Assistant Professor Craig Hricz, MPAS, PA-C with PA students.

Craig Hricz, MPAS, PA-C, Assistant Professor, on Preparing the Next Generation of PAs

August 09, 2017

  • Six students are seated in a circle in the patient simulation laboratory on the Massachusetts College of Pharmacy and Health Sciences (MCPHS) Worcester campus. They’re in a quiet area of the laboratory, and the students are intently listening to Craig Hricz, MPAS, PA-C, an assistant professor in the School of Physician Assistant Studies.

    For these Master of Physician Assistant Studies (MPAS) students, it’s a vital opportunity to gain firsthand insight from a practicing PA-C and experienced faculty member. As these students prepare for their future careers as PAs, the personal connections and the knowledge they gain from faculty will be invaluable.

    Professor Hricz explains that career preparedness starts in classrooms and laboratories just like this one. Students then apply the knowledge they gain from faculty in clinical rotations. “They work with preceptors on their clinical rotations, gaining hands-on experience taking care of patients,” says Professor Hricz. “By the end of that 12-month period, they feel ready to go and take care of patients. They’re eager to learn and build on what they learned in PA school.”

    After lab, we catch up with Professor Hricz to hear his thoughts on how hands-on experiences with veteran faculty help prepare future PAs.

    Tell us about the students in the PA program. What are their backgrounds?

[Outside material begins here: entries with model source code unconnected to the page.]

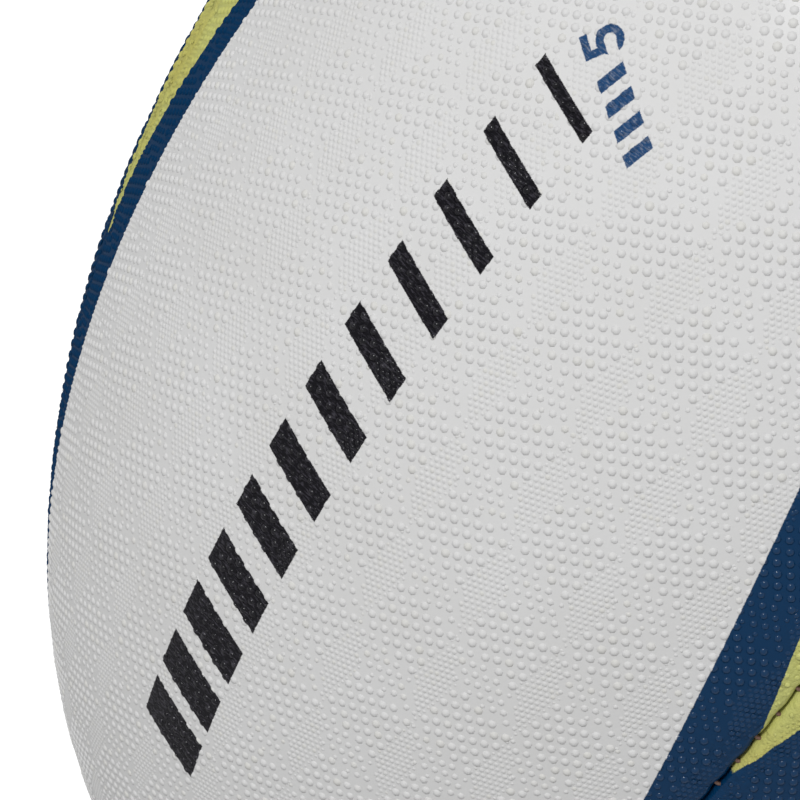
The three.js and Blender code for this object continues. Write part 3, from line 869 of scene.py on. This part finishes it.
def printed_rubber(name, grain_group, with_marks):
    """Off-white rubber with its printed stripes and, on some panels, black bars and the size."""
    material, nodes, shader = new_material(name, Specular_IOR_Level=0, Coat_Roughness=PRINT_COAT_ROUGHNESS)
    grain = nodes.group(grain_group, Grain=PRINT_GRAIN).outputs
    sheet = nodes.attribute("sheet", "Vector")
    tint = nodes.attribute("tint")
    stray = nodes.ramp(grain["Height"], *NOISE_SPAN, -PRINT_STRAY, PRINT_STRAY)
    navy = stripe_ink(nodes, "navy_edge", stray)
    lime = stripe_ink(nodes, "lime_edge", stray)
    white = white_rubber(nodes, grain["Mottle"], tint)
    lime_colour = nodes.mix(nodes.ramp(grain["Mottle"], *WORN_LIME_SPAN), INK_LIME, WORN_LIME)
    colour = nodes.mix(lime, nodes.mix(navy, white, INK_NAVY), lime_colour)
    inked = nodes.math("MAXIMUM", navy, lime)
    relief = seam_creases(nodes, sheet)
    if with_marks:
        colour, marked, raised = printed_marks(nodes, sheet, stray, white, colour)
        inked = nodes.math("MAXIMUM", inked, marked)
        relief = nodes.math("ADD", relief, raised)
    fine = nodes.math("MULTIPLY", grain["Height"], nodes.ramp(inked, 0, 1, *GRAIN_HEIGHT))
    nodes.set(shader["Base Color"], colour)
    nodes.set(shader["Roughness"], nodes.ramp(grain["Mottle"], *NOISE_SPAN, *PRINT_ROUGHNESS))
    nodes.set(shader["Coat Weight"], coat_weight(nodes, inked, tint))
    nodes.set(shader["Normal"], nodes.bump(nodes.math("ADD", relief, fine), *PRINT_BUMP))
    return material


# Finishes without print


def plain_rubber(grain_group, name, colours, roughness, grain_size):
    """Moulded rubber without print, a little paler where it is dusty."""
    material, nodes, shader = new_material(name)
    grain = nodes.group(grain_group, Grain=grain_size).outputs
    rough = nodes.ramp(grain["Mottle"], *NOISE_SPAN, roughness, roughness + PLAIN_ROUGHNESS_RISE)
    nodes.set(shader["Base Color"], nodes.mix(nodes.ramp(grain["Mottle"], *DUSTY_SPAN), *colours))
    nodes.set(shader["Roughness"], rough)
    nodes.set(shader["Normal"], nodes.bump(grain["Height"], *PLAIN_BUMP))
    return material


def ply_cloth():
    material, nodes, shader = new_material("ply_cloth", Sheen_Weight=CLOTH_SHEEN)
    weave = nodes.group(cloth_weave_group(), Pitch=CLOTH_PITCH).outputs
    nodes.set(shader["Base Color"], nodes.mix(weave["Shade"], *CLOTH_COLOURS))
    nodes.set(shader["Roughness"], nodes.ramp(weave["Shade"], 0, 1, *CLOTH_ROUGHNESS))
    nodes.set(shader["Normal"], nodes.bump(weave["Height"], *CLOTH_BUMP))
    return material


def waxed_thread(grain_group):
    material, nodes, shader = new_material("waxed_thread")
    height = nodes.group(grain_group, Grain=THREAD_GRAIN).outputs["Height"]
    nodes.set(shader["Base Color"], nodes.mix(nodes.ramp(height, *THREAD_COLOUR_SPAN), *THREAD_COLOURS))
    nodes.set(shader["Roughness"], nodes.ramp(height, *NOISE_SPAN, *THREAD_ROUGHNESS))
    nodes.set(shader["Normal"], nodes.bump(height, *THREAD_BUMP))
    return material


# Studio

# The floor glows a little where it is seen, so that it looks white apart from the ball's shadow
FLOOR_HALF_SIDE = 3.0
FLOOR_COLOUR = srgb(240, 240, 240)
FLOOR_ROUGHNESS = 0.9
FLOOR_GLOW = 1.3
FLOOR_GLOW_SHARE = 0.72
PURE_WHITE = (1, 1, 1, 1)

# Strength of the white surroundings as a light, and as they are seen
SKY_LIGHT = 0.475
SKY_SEEN = 1.0

# Key lamp: shares of the ways back from the picture, up and right in it that add up to its own way, its
# distance and side in metres, and its power
KEY_WAY_SHARES = (0.91, 0.3, -0.26)
KEY_DISTANCE = 1.2
KEY_SIDE = 0.13
KEY_POWER = 8.0

# Camera that stands where the photograph's did: its place in metres, the ways right and up in the
# picture, its lens and film in millimetres, and how far the picture is shifted
CAMERA_PLACE = Vector((0.1226, -0.1701, 0.4025))
CAMERA_RIGHT = Vector((0.522, -0.647, -0.555))
CAMERA_UP = Vector((0.771, 0.637, -0.018))
CAMERA_LENS = 128.7
CAMERA_FILM = 36
CAMERA_SHIFT = (-0.0357, 0.0438)
CAMERA_NEAREST = 0.01


def seen_rays(nodes):
    """One for rays from the camera, a mirrored surface or glass, and nought for rays that only light."""
    rays = nodes.add("ShaderNodeLightPath").outputs
    return nodes.chain("MAXIMUM", rays["Is Camera Ray"], rays["Is Glossy Ray"], rays["Is Transmission Ray"])


def pale_floor():
    material, nodes, _ = new_material("studio_floor", Base_Color=FLOOR_COLOUR, Roughness=FLOOR_ROUGHNESS)
    diffuse = material.node_tree.nodes["Principled BSDF"].outputs[0]
    glow = nodes.add("ShaderNodeEmission", {"Color": PURE_WHITE, "Strength": FLOOR_GLOW}).outputs[0]
    share = nodes.math("MULTIPLY", seen_rays(nodes), FLOOR_GLOW_SHARE)
    mixed = nodes.add("ShaderNodeMixShader", {0: share, 1: diffuse, 2: glow})
    nodes.set(material.node_tree.nodes["Material Output"].inputs["Surface"], mixed.outputs[0])
    return material


def add_floor():
    plane = bmesh.new()
    bmesh.ops.create_grid(plane, x_segments=1, y_segments=1, size=FLOOR_HALF_SIDE)
    bmesh.ops.translate(plane, verts=plane.verts, vec=(0, 0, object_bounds()[0][2]))
    mesh = bpy.data.meshes.new("studio_floor")
    plane.to_mesh(mesh)
    plane.free()
    mesh.materials.append(pale_floor())
    floor = bpy.data.objects.new("studio_floor", mesh)
    bpy.context.scene.collection.objects.link(floor)


def add_camera():
    """Adds the camera and gives back the way out of the picture, towards it."""
    right = CAMERA_RIGHT.normalized()
    back = right.cross(CAMERA_UP).normalized()
    turn = Matrix((right, back.cross(right), back)).transposed().to_4x4()
    lens = bpy.data.cameras.new("camera")
    lens.lens, lens.sensor_width = CAMERA_LENS, CAMERA_FILM
    lens.shift_x, lens.shift_y = CAMERA_SHIFT
    lens.clip_start = CAMERA_NEAREST
    camera = bpy.data.objects.new("camera", lens)
    camera.matrix_world = Matrix.Translation(CAMERA_PLACE) @ turn
    bpy.context.scene.collection.objects.link(camera)
    bpy.context.scene.camera = camera
    return back


def add_key_lamp(back):
    """A square soft lamp above and to the left of the camera."""
    lamp = bpy.data.lights.new("key_lamp", "AREA")
    lamp.shape, lamp.size, lamp.energy = "SQUARE", KEY_SIDE, KEY_POWER
    body = bpy.data.objects.new("key_lamp", lamp)
    from_back, from_up, from_right = KEY_WAY_SHARES
    way = (from_back * back + from_up * CAMERA_UP + from_right * CAMERA_RIGHT).normalized()
    turn = way.to_track_quat("Z", "Y").to_matrix().to_4x4()
    body.matrix_world = Matrix.Translation(KEY_DISTANCE * way) @ turn
    bpy.context.scene.collection.objects.link(body)


def add_world():
    world = bpy.data.worlds.new("studio")
    world.use_nodes = True
    nodes = Nodes(world.node_tree)
    background = world.node_tree.nodes["Background"].inputs
    background["Color"].default_value = PURE_WHITE
    nodes.set(background["Strength"], nodes.ramp(seen_rays(nodes), 0, 1, SKY_LIGHT, SKY_SEEN))
    bpy.context.scene.world = world


def add_studio():
    add_floor()
    add_key_lamp(add_camera())
    add_world()
    bpy.context.scene.view_settings.view_transform = "Standard"


# The ball


def give_material(names, material):
    """Gives pieces that stay as the CAD has them their material."""
    for name in names:
        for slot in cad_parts[name].material_slots:
            slot.material = material


def build_ball():
    random = np.random.default_rng(RANDOM_SEED)
    grain_group = rubber_grain_group()
    barred = printed_rubber("printed_rubber_barred", grain_group, True)
    plain = printed_rubber("printed_rubber_plain", grain_group, False)
    thread = waxed_thread(grain_group)
    sides = list(PANELS)
    for side, quarter_turns in PANELS.items():
        rubber = barred if side in ("top", "bottom") else plain
        panel_sheet(side, quarter_turns, rubber)
        for size in GRIP:
            grip_pimples(size, side, quarter_turns, rubber, random)
        seam = f"{side}_{sides[(quarter_turns + 1) % len(sides)]}"
        sewn_thread("sewing_" + seam, quarter_turns + 0.5, thread, "seam_thread_" + seam)
    cloth = ply_cloth()
    give_material([f"{layer}_ply_{side}" for layer in ("outer", "inner") for side in PANELS], cloth)
    give_material(["valve_patch"], cloth)
    for node, finish in PLAIN_RUBBERS.items():
        give_material([node], plain_rubber(grain_group, **finish))


build_ball()
add_studio()
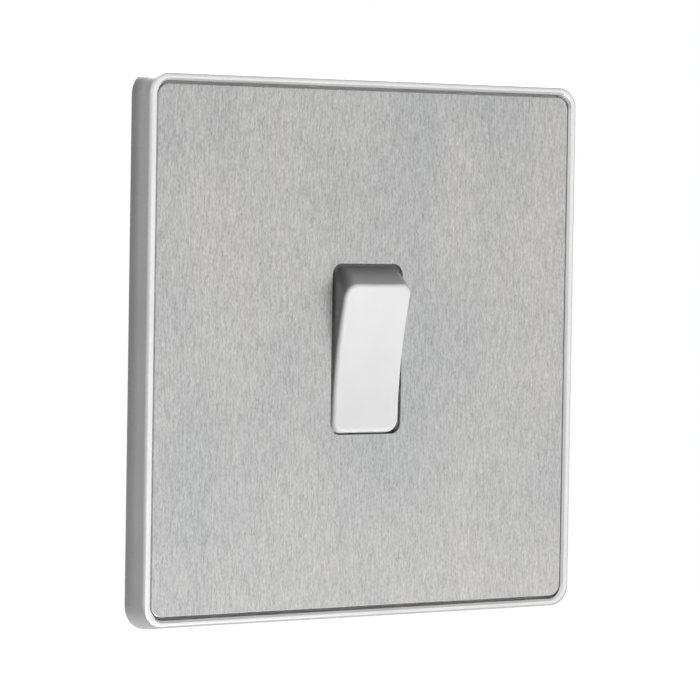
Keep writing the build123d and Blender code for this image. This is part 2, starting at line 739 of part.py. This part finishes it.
# Terminal screws: cheese heads with a driving slot, backed out so that the bores are free
with BuildPart() as terminal_screws:
    with BuildSketch(facing_front(SCREW_HEAD[1])):
        with GridLocations(2 * STRIP_X, 2 * SCREW_Z, 2, 2):
            Circle(SCREW_HEAD_R)
    extrude(amount=SCREW_HEAD[1] - SCREW_HEAD[0])
    chamfer(terminal_screws.faces().sort_by(Axis.Y)[-4:].edges(), SCREW_EDGE)
    with BuildSketch(facing_front(SCREW_HEAD[0])):
        with GridLocations(2 * STRIP_X, 2 * SCREW_Z, 2, 2):
            Circle(SCREW_R)
    extrude(amount=SCREW_HEAD[0] - SCREW_TIP)
    with BuildSketch(facing_front(SCREW_HEAD[1])):
        with GridLocations(2 * STRIP_X, 2 * SCREW_Z, 2, 2):
            Rectangle(2 * SCREW_HEAD_R, DRIVER_SLOT[0], rotation=SLOT_TURN)
    extrude(amount=DRIVER_SLOT[1], mode=Mode.SUBTRACT)
save(terminal_screws, "terminal_screws")

# Module screws: through the base into the housing, heads sunk in the rear face
with BuildPart() as module_screws:
    with BuildSketch(facing_front(MODULE_SCREW_SEAT)):
        with GridLocations(2 * MODULE_SCREW_X, 0, 2, 1):
            Circle(MODULE_SCREW_R)
    extrude(amount=MODULE_SCREW_SEAT - MODULE_SCREW_END)
    with BuildSketch(facing_front(MODULE_SCREW_SEAT)):
        with GridLocations(2 * MODULE_SCREW_X, 0, 2, 1):
            Circle(MODULE_SCREW_HEAD[0])
    extrude(amount=-MODULE_SCREW_HEAD[1])
    fillet(module_screws.faces().sort_by(Axis.Y)[-2:].edges(), MODULE_SCREW_EDGE_R)
    with BuildSketch(facing_front(MODULE_SCREW_SEAT + MODULE_SCREW_HEAD[1])):
        with GridLocations(2 * MODULE_SCREW_X, 0, 2, 1):
            Rectangle(CROSS_RECESS[0], CROSS_RECESS[1])
            Rectangle(CROSS_RECESS[1], CROSS_RECESS[0])
    extrude(amount=CROSS_RECESS[2], mode=Mode.SUBTRACT)
save(module_screws, "module_screws")

# Earth clamp: brass block riveted behind the yoke, with a bore from below and its own screw
EARTH_LOW_Z = EARTH[1] - EARTH_BLOCK[2] / 2
EARTH_SCREW = (EARTH[0], EARTH_LOW_Z + EARTH_SCREW_UP)
EARTH_SEAT = EARTH_BLOCK[1] + EARTH_SCREW_LIFT

with BuildPart() as earth_terminal:
    with BuildSketch(facing_front(0)):
        with Locations(EARTH):
            Rectangle(EARTH_BLOCK[0], EARTH_BLOCK[2])
    extrude(amount=-EARTH_BLOCK[1])
    chamfer(earth_terminal.edges().filter_by(Axis.Z), BLOCK_EDGE)
    with BuildSketch(facing_front(0)):
        with Locations(EARTH):
            Circle(EARTH_RIVET_R)
    extrude(amount=YOKE_T)
    with BuildSketch(facing_front(-YOKE_T)):
        with Locations(EARTH):
            Circle(EARTH_RIVET_HEAD[0])
    extrude(amount=EARTH_RIVET_HEAD[1])
    with BuildSketch(Plane.XY.offset(EARTH_LOW_Z)):
        with Locations((EARTH[0], EARTH_WIRE_Y)):
            Circle(WIRE_BORE_R)
    extrude(amount=WIRE_BORE_L, mode=Mode.SUBTRACT)
    with BuildSketch(facing_front(EARTH_BLOCK[1])):
        with Locations(EARTH_SCREW):
            Circle(THREAD_R)
    extrude(amount=EARTH_BLOCK[1] - EARTH_WIRE_Y, mode=Mode.SUBTRACT)
save(earth_terminal, "earth_terminal")

with BuildPart() as earth_screw:
    with BuildSketch(facing_front(EARTH_SEAT + EARTH_HEAD_T)):
        with Locations(EARTH_SCREW):
            Circle(SCREW_HEAD_R)
    extrude(amount=EARTH_HEAD_T)
    chamfer(earth_screw.faces().sort_by(Axis.Y)[-1].edges(), SCREW_EDGE)
    with BuildSketch(facing_front(EARTH_SEAT)):
        with Locations(EARTH_SCREW):
            Circle(SCREW_R)
    extrude(amount=EARTH_SEAT - EARTH_WIRE_Y - WIRE_BORE_R - TAB_GAP)
    with BuildSketch(facing_front(EARTH_SEAT + EARTH_HEAD_T)):
        with Locations(EARTH_SCREW):
            Rectangle(2 * SCREW_HEAD_R, DRIVER_SLOT[0], rotation=-SLOT_TURN)
    extrude(amount=DRIVER_SLOT[1], mode=Mode.SUBTRACT)
save(earth_screw, "earth_screw")
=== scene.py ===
"""Intermediate light switch, dressed for the render: finishes, studio light and camera.

Metres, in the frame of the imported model: X to the right, Y into the wall, Z up, origin at the
centre of the plate on the wall's surface.
"""

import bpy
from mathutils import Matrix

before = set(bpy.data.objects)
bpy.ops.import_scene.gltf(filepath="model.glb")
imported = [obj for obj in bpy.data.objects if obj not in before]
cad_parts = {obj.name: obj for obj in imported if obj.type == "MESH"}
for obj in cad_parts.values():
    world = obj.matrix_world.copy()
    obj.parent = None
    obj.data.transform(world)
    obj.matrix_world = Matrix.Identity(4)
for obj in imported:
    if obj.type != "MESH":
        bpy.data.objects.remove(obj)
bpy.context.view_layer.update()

from math import cos, radians, sin

import bpy
from mathutils import Matrix, Vector

MM = 0.001

# Reach of the silver paint on the surround: the pocket's rounded outline, and its depth
PAINT_HALF = 45.85 * MM
PAINT_R = 2.8 * MM
PAINT_DEPTH = -4.5 * MM
PAINT_FADE = 0.05 * MM

# Ranges of a noise's values that are stretched over a finish
BROAD = (0.3, 0.7)
MEDIUM = (0.32, 0.68)
NARROW = (0.35, 0.65)
EDGE_SAMPLES = 6

# Camera, from the perspective of the plate's edges in the photograph
CAMERA_PLACE = Vector((-447.8, -584.3, 24.7)) * MM
CAMERA_YAW = radians(37.452)
CAMERA_PITCH = radians(1.948)
CAMERA_ROLL = radians(0.905)
SENSOR = 36.0
PHOTO_PIXELS = 700
FOCAL_PIXELS = 4182.7
LENS = FOCAL_PIXELS / PHOTO_PIXELS * SENSOR
CLIP_START = 10 * MM
CLIP_END = 100

# Floor, its grey for diffuse light and its brightness in reflections
FLOOR_Z = -900 * MM
FLOOR_SIZE = 14.0
FLOOR_GREY = 0.5
FLOOR_ROUGH = 0.9
FLOOR_SPECULAR = 0.1
FLOOR_IN_GLOSS = 0.4

# World, as diffuse light sees it
WORLD_LIGHT = 0.02
# World, as reflections see it by the Y of their direction, from in front to behind the plate
STUDIO = ((-0.5, 1.0), (0.0, 0.64), (0.5, 0.64), (0.8, 0.17), (1.0, 0.14))

# Square lamps aimed at the plate's centre: name, place, width and power
LAMPS = (
    ("key", (0.264, -1.244, -0.795), 0.45, 24),
    ("fill", (0.9, -1.1, -0.3), 1.0, 1.0),
    ("back", (1.0, 1.5, 0.3), 1.8, 16),
    ("top", (0.3, 1.1, 1.5), 0.9, 18),
)


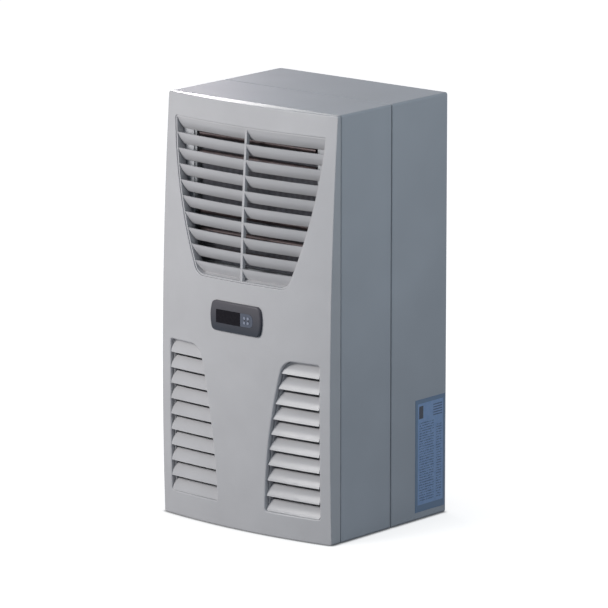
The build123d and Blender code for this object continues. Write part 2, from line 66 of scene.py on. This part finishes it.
class Shade:
    """A node material with short calls for the textures that it is made of."""

    def __init__(self, name, roughness=0.5, metallic=0.0, **sockets):
        self.material = bpy.data.materials.new(name)
        self.material.use_nodes = True
        self.tree = self.material.node_tree
        self.shader = self.tree.nodes["Principled BSDF"]
        self.shader.inputs["Roughness"].default_value = roughness
        self.shader.inputs["Metallic"].default_value = metallic
        for socket, value in sockets.items():
            self.shader.inputs[socket.replace("_", " ")].default_value = value
        self.place = self.node("ShaderNodeTexCoord").outputs["Object"]

    def node(self, kind, **settings):
        node = self.tree.nodes.new(kind)
        for name, value in settings.items():
            setattr(node, name, value)
        return node

    def link(self, source, target):
        """Feed a socket from another socket, or set it to a plain value."""
        if isinstance(source, bpy.types.NodeSocket):
            self.tree.links.new(source, target)
        else:
            target.default_value = source

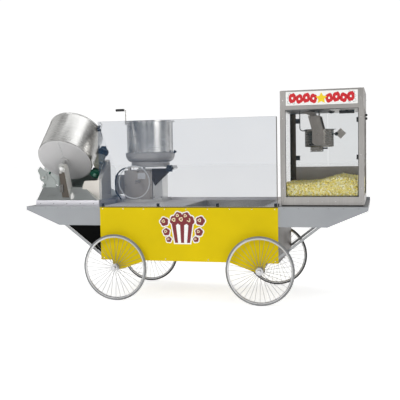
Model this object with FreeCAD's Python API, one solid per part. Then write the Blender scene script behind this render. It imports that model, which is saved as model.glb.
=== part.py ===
"""Popcorn wagon: a wheeled counter that carries a kettle popper, a cooker-mixer and a coating drum.

Millimetres. +X runs along the wagon, +Y towards the operator's side, +Z up.
The origin is on the floor, under the middle of the body.
Each function below makes one sub-assembly and saves its pieces as named nodes.
"""

import FreeCAD
import Part
import math
import os

V = FreeCAD.Vector
X_DIR = V(1, 0, 0)
Y_DIR = V(0, 1, 0)
Z_DIR = V(0, 0, 1)

# ---- general ----
SHEET = 2.0  # stainless sheet thickness
GAP = 0.3  # clearance between pieces that move past each other
RUN_FIT = 0.06  # radial clearance of a shaft in its bore

# ---- wagon body ----
BODY_L = 1658.0  # length of the painted body
BODY_W = 868.0  # over the two painted panels
DECK_Z = 860.0  # working height
BODY_Z = 366.0  # lower edge of the painted panels
PANEL_T = 3.0  # painted panel thickness
RAIL = 40.0  # square frame tube
RAIL_WALL = 3.0
LIP_H = 28.0  # upstand along the rear of the deck

# ---- wings ----
WING_L = 756.0  # overhang beyond the body
WING_FLAT = 421.0  # length of the level underside
WING_DROP = 175.0  # depth at the body
WING_TIP = 33.0  # depth at the tip
STRUT_REACH = 366.0  # along the wing
STRUT_FALL = 285.0  # down the body end
STRUT_W = 36.0
STRUT_T = 4.0

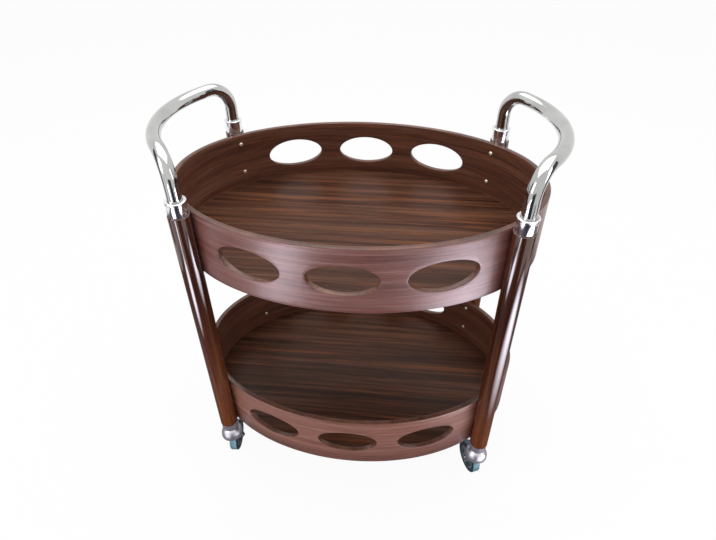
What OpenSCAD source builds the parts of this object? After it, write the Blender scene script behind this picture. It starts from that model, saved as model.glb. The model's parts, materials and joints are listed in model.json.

    Our students come from a variety of backgrounds. Many of them are straight out of undergraduate. Some of them have worked as emergency medical services personnel in the past, and we have a decent percentage that are nontraditional students who have done things outside medicine but desire to do something a little bit different. So they’ve decided to go back to school and enter our physician assistant program.

    Describe the PA program at MCPHS.

    It’s basically a sort of condensed medical school. In the didactic portion of the program, students are in the classroom five days a week listening to a number of lectures every day. Then, depending on the semester, we have labs that the students also will go to for more hands-on experience. The second year of their training in this particular program is all clinical rotations, where they’re out with a preceptor, taking care of patients and learning hands-on.

    Tell us about the simulation laboratory experience.

    The lab setting is similar to either medical offices or emergency rooms in that there’s usually a number of treatment areas, and we have similar equipment. We use the equipment in a variety of ways to simulate a number of different settings.

    How does that work?

    Once a week at least, we all come to the labs and work together as faculty and students in small groups and one-on-one scenarios. We present different types of scenarios to the students. We also use what we call sim patients, which are actors that we have come in from the community to simulate patients. This allows students to interview them and do physical exams on them, just to gain some different experience.

    What’s an example of the type of simulations the students experience?

    We use the laboratories for what we call patient assessment, which is where we teach students how to listen to the heart, listen to the lungs, look in the eyes, do neurologic exams. Then, we also use it for other hands-on training, like teaching the students how to suture and perform different procedures, injections, IVs – things along those lines. For example, we’re using it for our ACLS – advanced cardiac life support – training, which all the students are required to attend. We teach them how to do CPR and which drugs to use, and we provide them with interactive scenarios during those events.

    What are the faculty like?

    The quality of the staff here, I think, is excellent. We come from a variety of backgrounds and we each bring something different to the table. A lot of us still work clinically, so we can bring new ideas and new patient scenarios into the classroom as well. We’re trying to constantly add new ideas to the curriculum to give our students the best education possible.

    What’s your own personal experience with working clinically?

    I teach four days a week and then I work clinically usually one day a week in an emergency department. Depending on the semester, my lecture load may vary, but every semester we have lab times with the students. So I get to work with them one-on-one, or in small groups, in a setting that’s a little bit more intimate.

    The School of Physician Assistant Studies at MCPHS, which offers MPAS and DScPAS degrees, prepares graduates for meaningful and successful future careers as PAs. Students learn from the profession’s top educators in modern patient assessment laboratories with the most advanced technology available.